Fusco wrote that "working on making sites historical landmarks is a step in the right direction," but is not enough.

"I feel we need to put more pressure on the city to work beside preservation organizations to close [loopholes] and make these places more protected," Fusco stated. Mitchell wrote that collaborating with Mandelman to bring about legislation stronger in protecting historic sites is the "best pathway."

Maxwell wrote that "as someone who lectures on various histories and speaks at length — much to the chagrin of my friends — on historic figures and spaces in the neighborhood, the most important step in historicizing a place is informing those around it."

Recognizing queer history will help the community show resiliency in an uncertain time, Maxwell stated.

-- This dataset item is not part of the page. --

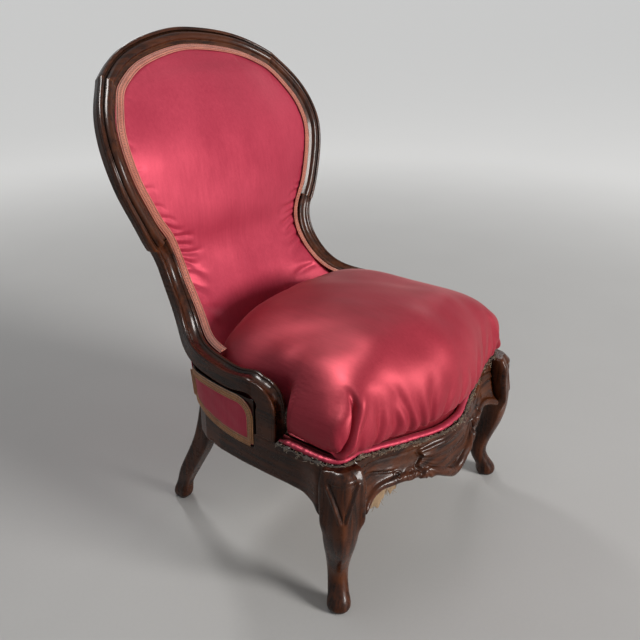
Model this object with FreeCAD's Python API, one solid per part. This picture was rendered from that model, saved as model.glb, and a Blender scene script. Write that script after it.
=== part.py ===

"At a time when the position of the LGBTQ community is precarious nationally, to be able to look back and see how individuals, coalitions and communities came together to build resistance and showcase resiliency is beautiful but also in this moment, in this [Trump] administration: climacteric," Maxwell wrote. "When we have neighbors, party promoters, drag performers, and the every-day person able to just walk to a storefront and think and feel just a sliver of ownership to a history, it becomes much more easy to mobilize folks to ask supervisors, representatives and the mayor to honor, say, Harvey's camera store because it no longer is just about the store, it becomes about honoring 'us.'"

Freeman expressed support for preserving the Castro's history, but had a more forward-looking vision.

"How do we do that? I cannot answer that at this time," Freeman wrote. "What I do know is that if we do not work toward transforming the Castro into the community I believe it can be, there is a danger that it will no longer be the popular gay destination it once was."